I'm new in rna-seq , so first, I'm sorry if this question is too dumb or if I confuse the definitions. My advisor gave me a fasta file (non-model organism) and told me that I had to use it to map (suggesting using Bowtie2), the "readme" file of this says [This file contains the organism "genes" annotated], but this is not a GTF/GFF file, my file looks like this:
>Id1
ATGGCTTCAAACAAGCGAGAAAGTCA...
>Id2
ATGGGCAGTCTTGGTCCTATTGAAAAT...
>Id3
ATGATACTTTCCGTTTTGTCGAGCCCT...
So, for me, this file is the CDS.fa (CoDing Sequence), I researched but it's still not clear to me: is it possible to make aligment using this file as a reference?
Thank you! Actually I have fastq files which is what I want to align, the fasta file that my advisor gave me is the CDS (CoDing Sequence), it is the "reference" that he suggests using for alignment, I agree with you about using a reference genome, but my advisor insists on using that CDS file to align with my fastq files, is that correct?
While that is not incorrect, using a reduced representation of the genome (just CDS part, when the data came from full genome) raises an issue. Aligners will try their best to align reads to a location so it is possible that some reads may get aligned to positions they did not originate from.
Using a pseudomapper like kallisto (as noted below) or salmon would be the best option, if you don't have the full genome sequence or don't want to use full genome.

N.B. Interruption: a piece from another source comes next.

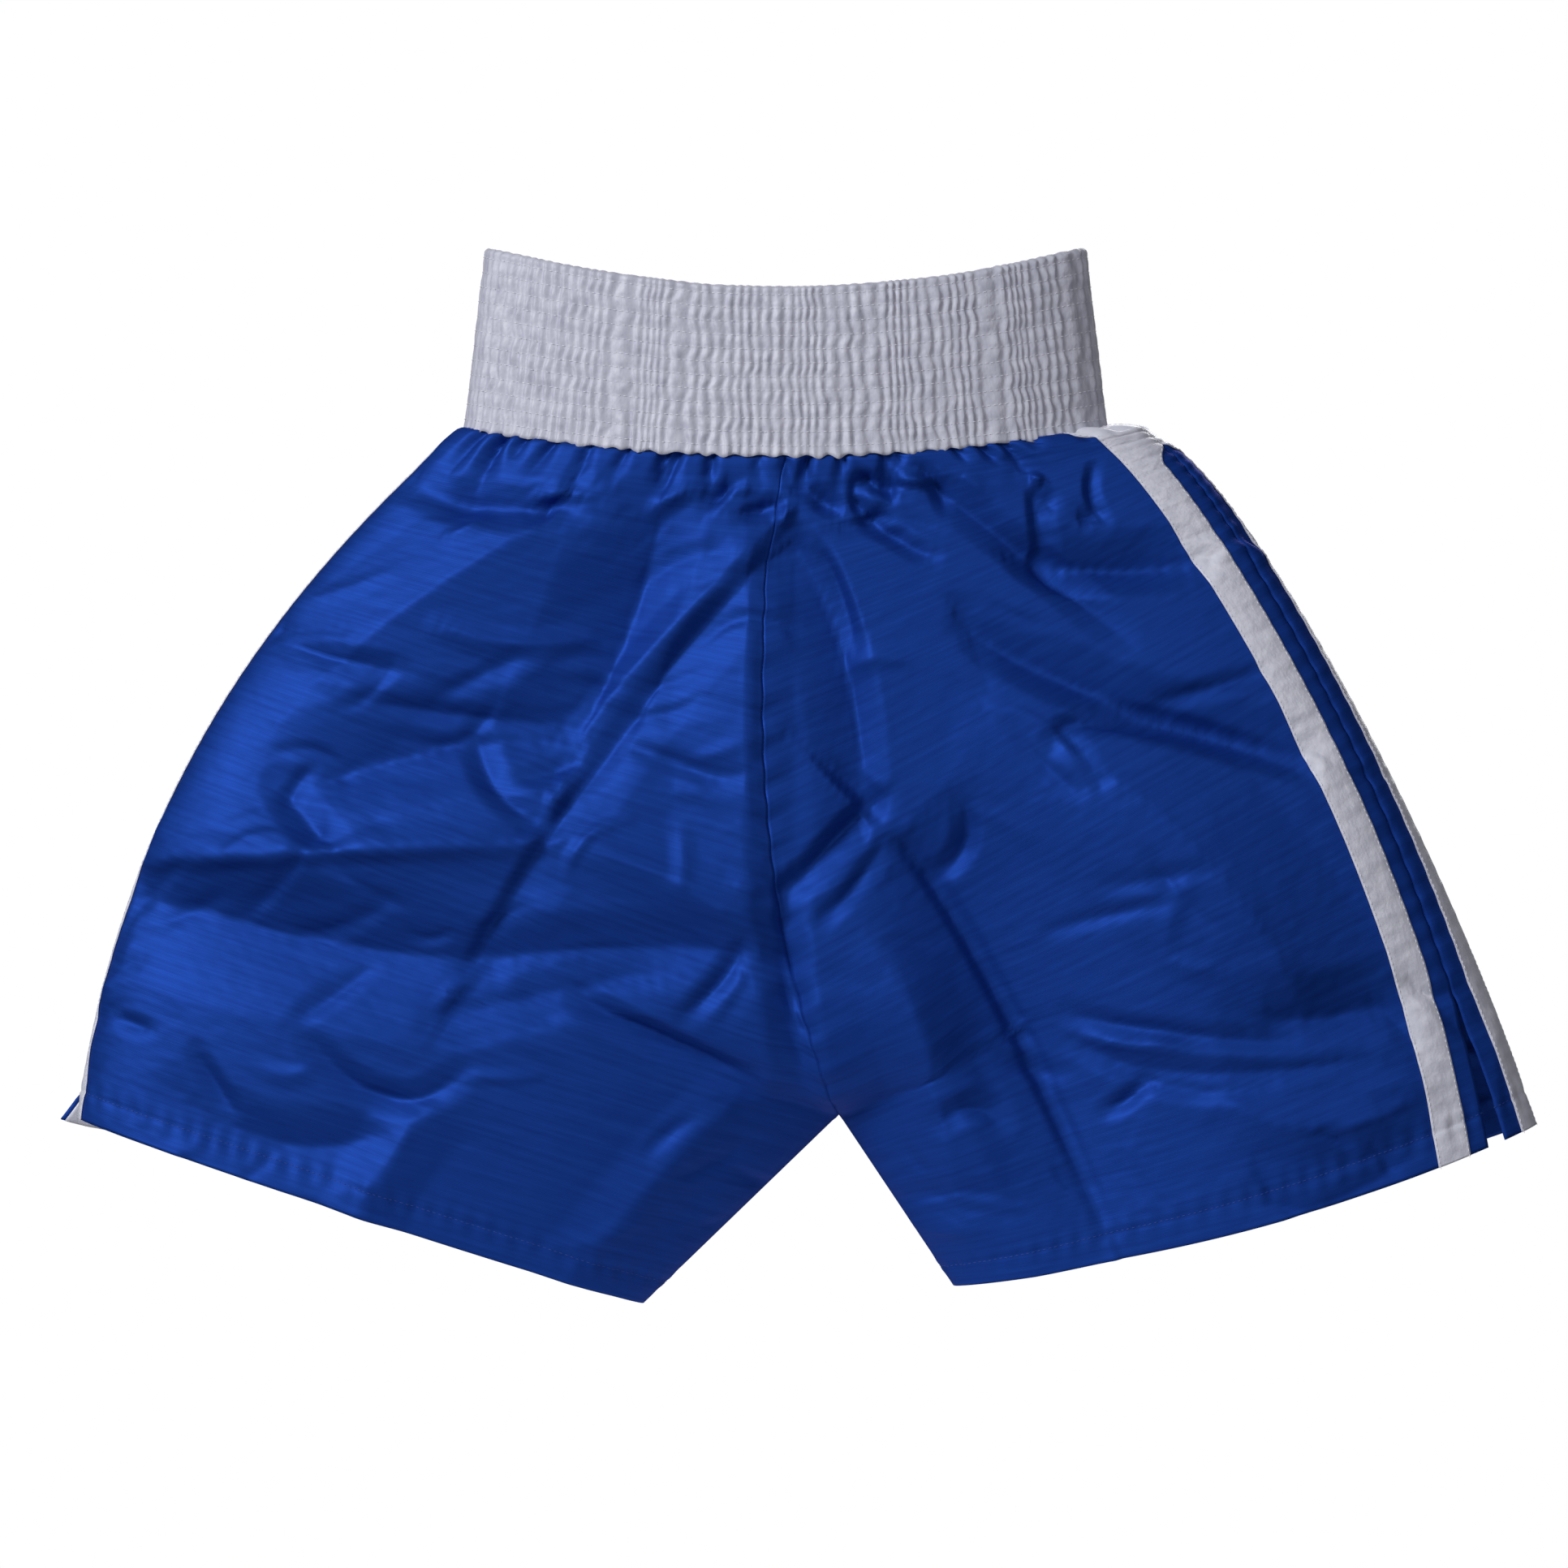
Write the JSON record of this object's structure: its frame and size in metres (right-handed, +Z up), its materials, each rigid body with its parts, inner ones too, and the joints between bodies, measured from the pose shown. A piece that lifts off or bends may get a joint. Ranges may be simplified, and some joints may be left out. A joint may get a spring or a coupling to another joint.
{
  "type": "boxing shorts",
  "caption": "Loose satin boxing trunks with a wide ruched elastic waistband, side stripes and open side vents, hung open at the waist and legs.",
  "frame": {"origin": "the middle of the waistband, halfway up its height", "axes": "+X to the wearer's left, -Y to the front, +Z up"},
  "size_m": [0.8185, 0.1192, 0.5851],
  "materials": {
    "blue_satin": "royal blue polyester satin",
    "silver_satin": "silver white satin, gathered over elastic",
    "white_tape": "white satin tape",
    "knitted_elastic": "knitted elastic webbing"
  },
  "bodies": {
    "root": {"front_left_panel": "blue_satin", "front_left_stripe": "white_tape", "front_left_vent_facing": "white_tape", "front_right_panel": "blue_satin", "front_right_stripe": "white_tape", "front_right_vent_facing": "white_tape", "back_left_panel": "blue_satin", "back_left_stripe": "white_tape", "back_left_vent_facing": "white_tape", "back_right_panel": "blue_satin", "back_right_stripe": "white_tape", "back_right_vent_facing": "white_tape", "waistband_cover_front": "silver_satin", "waistband_cover_back": "silver_satin", "waist_elastic": "knitted_elastic"}
  },
  "joints": []
}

Thanks genomax !!! That answers my main question, I only have one more, if I downoladed the transcriptome and the genome (from NCBI ) , do you recommend using some of these NCBI files or even using this CDS provided (unpublished)? This is because my final result must be DEG between two phenotypes in plants, so maybe using the CDS or NCBI files (trancriptome or genome) I could get different results, I don't know.
Link you provided has all kinds of data for this genome including transcriptome. You can use the entire genome and then use annotation with
featureCounts
to get gene counts. Or you could use the transcriptome sequences withsalmon
orkallisto
. While results may not agree 100% if you did analysis by these two methods, top DE genes should be identified by either method.What is special about your CDS file? Information available at NCBI should be essentially complete?
My advisor told me that this CDS file (which is actually from another variety of chile, but he says it is almost the same as the one published), has "well identified and annotated genes", but for example, Id_genes only has names like "Id1", "Id2",... etc., so I made a Blastx to give them a "name", but I'm not sure I believe in "good identification and annotation" because I don't know how to prove it, NCBI has it all, so I don't know if I should use this CDS file or if I decide to use the NCBI files, a total confusion in my mind.
Don't mix and match. Either stick with NCBI data or use your own.